Clinical Child Psychology Program

Pediatric Health Insight Team

The Pediatric Health Insight Team (PHIT) is directed by Dr. Christopher Cushing in the Clinical Child Psychology Program at the University of Kansas. The mission of the PHIT Lab is to improve the health and well-being of children and adolescents by studying the microtemporal biopsychosocial processes related to health behavior and symptoms of chronic illness. Variables of interest include physical activity, sedentary patterns, dietary behavior and hedonic appetite, chronic abdominal pain, and adherence to medical regimen such as inhaled corticosteroids (ICS). Our lab is especially interested in using intensive longitudinal data collected using smartphones and sensors to study fluctuations and individual differences in health behaviors. The goals of the lab are to leverage digital technology to 1) identify when youth are vulnerable to poor health decision-making and 2) support youth to make positive changes in their health behavior. Our long-term vision is that every patient will receive the right treatment, at the right time, and in the right context. If you share this vision, please contact us about how we can work together. Please visit our “Research” and “Publications” tabs to find examples of current and previous lab projects supporting our lab goals. Dr. Cushing is also an affiliated member of the Center for Children’s Healthy Lifestyle & Nutrition (CCHLN) which is a research organization (formed through KU Medical Center and Children’s Mercy) to support pediatric health research.

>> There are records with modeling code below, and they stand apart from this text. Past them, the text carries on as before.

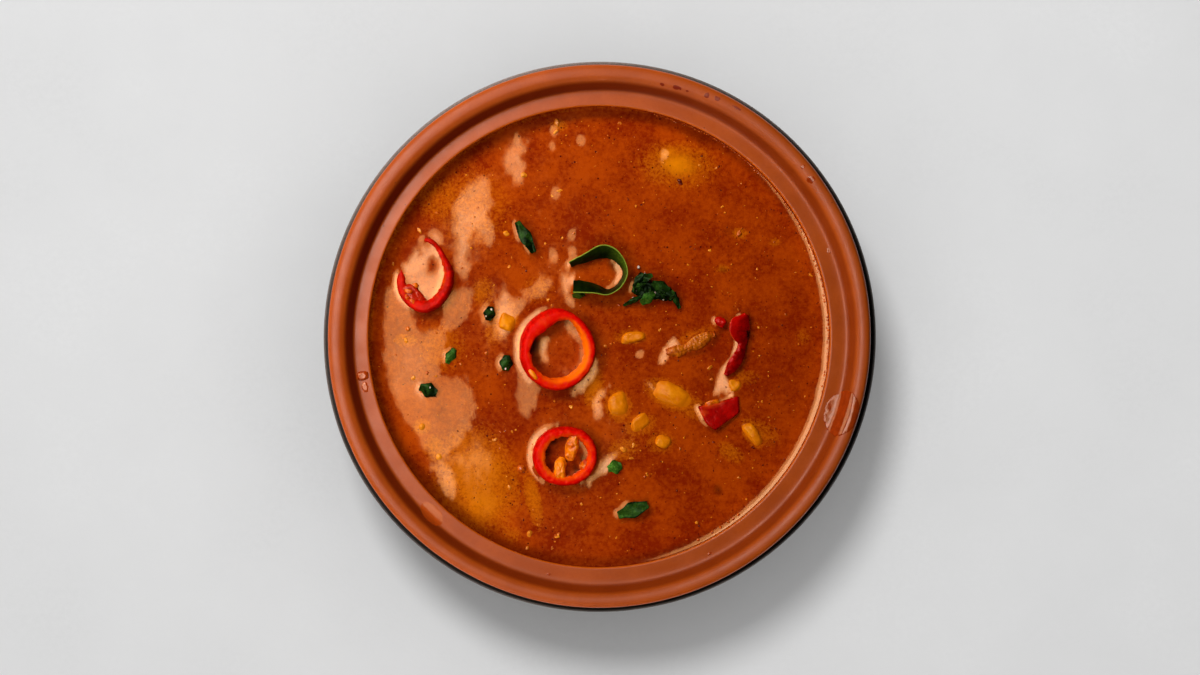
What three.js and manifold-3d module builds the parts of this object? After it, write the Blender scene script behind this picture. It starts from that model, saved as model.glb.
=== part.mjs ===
// A bowl of goulash soup: a round clay bowl with a rolled rim, filled with a thick paprika soup.
// Chilli rings, a curl of onion leaf, chopped herb, red pepper, potato and meat lie half sunk in it.
// Millimetres, Z up. The origin is the middle of the plane that the foot stands on.
import * as THREE from 'three';
import Module from 'manifold-3d';
import { mergeVertices } from 'three/addons/utils/BufferGeometryUtils.js';

const wasm = await Module();
wasm.setup();

// Driving dimensions of the bowl
const BOWL_HEIGHT = 56;
const BODY_RADIUS = 80.5;
const FOOT_RADIUS = 42;
const FOOT_WIDTH = 4.2;
const FOOT_HEIGHT = 5;
const FOOT_RECESS = 4;
const FLOOR_HEIGHT = 8;
const WALL_RADIUS = 67.7;
const LEDGE_HEIGHT = 52.1;
const BEAD_INSIDE = 74.6;
const CREST_RADIUS = 77.4;
const BEAD_OUTSIDE = 78.85;
const BEAD_FOOT = 51.3;

// Driving dimensions of the soup
const SOUP_LEVEL = 48;
const MENISCUS_HEIGHT = 0.9;
const MENISCUS_REACH = 1.4;

// Divisions round the bowl and soup, and down the inside of the bowl
const SIDES = 48;
const INSIDE_STEPS = 8;

// Clearance between pieces that touch
const GAP = 0.35;

// Chilli ring divisions: round the ring, and round the section of its wall
const RING_SIDES = 24;
const RING_SECTION = 8;

const TAU = 2 * Math.PI;
const degrees = THREE.MathUtils.degToRad;
const at = (x, y, z = 0) => new THREE.Vector3(x, y, z);
const flat = (x, y) => new THREE.Vector2(x, y);

// Materials
const surface = (color, roughness) => new THREE.MeshStandardMaterial({ color, roughness, metalness: 0 });
const clay = surface(0xbf6a44, 0.38);
const broth = surface(0x96380a, 0.16);
const redFlesh = surface(0xcc1408, 0.22);
const darkFlesh = surface(0x8e0a06, 0.22);
const green = surface(0x1f4a12, 0.35);
const paleGreen = surface(0x4f7a1e, 0.38);
const golden = surface(0xc8700f, 0.3);
const brown = surface(0x9a4a16, 0.4);

// A repeatable random source, so that every build gives the same shapes
function randomFrom(seed) {
  let state = seed;
  return () => {
    state = (state * 1664525 + 1013904223) % 4294967296;
    return state / 4294967296;
  };
}

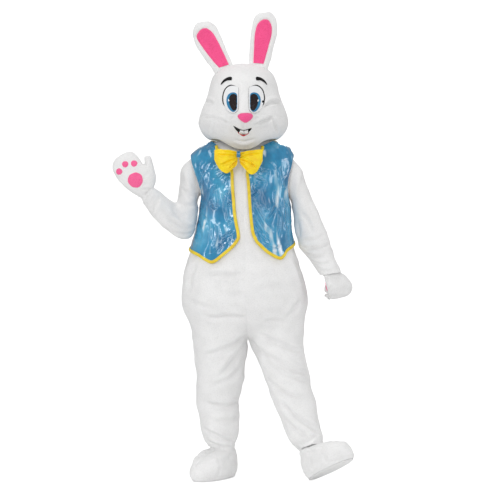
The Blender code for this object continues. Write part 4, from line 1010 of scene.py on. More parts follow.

The PHIT Lab is comprised of a hard-working team of graduate and undergraduate students. Graduate students play major roles in current lab projects and are also actively engaged in a number of more independent research projects. Dr. Cushing works closely with graduate students to tailor their lab experiences to fit their personal research goals, interests, and abilities. Graduate students have had opportunities to work on grant-funded projects at the CCHLN with investigators such as Jordan Carlson, Ann Davis, and Susana Patton. Graduate students are encouraged to maintain at least one active writing project for submission to a peer-reviewed journal as either a first or second author each semester and to present their work at national conferences annually. Our lab members commonly attend annual conferences hosted by the American Psychological Association (APA), Society of Pediatric Psychology (SPPAC), Society of Clinical Child and Adolescent Psychology, and Society of Behavioral Medicine (SBM), just to name a few. Undergraduate research assistants aid with a variety of tasks that help our lab run smoothly, including entering data, scheduling participant visits, conducting literature reviews, planning and executing intervention protocols, and assisting with data collection. Lab undergraduates come from a variety of disciplines including individuals on premed, occupational therapy, applied behavioral science, and psychology tracks. Undergraduates do not need to be interested in psychology to join the lab and are welcome to join the biweekly lab meetings as well.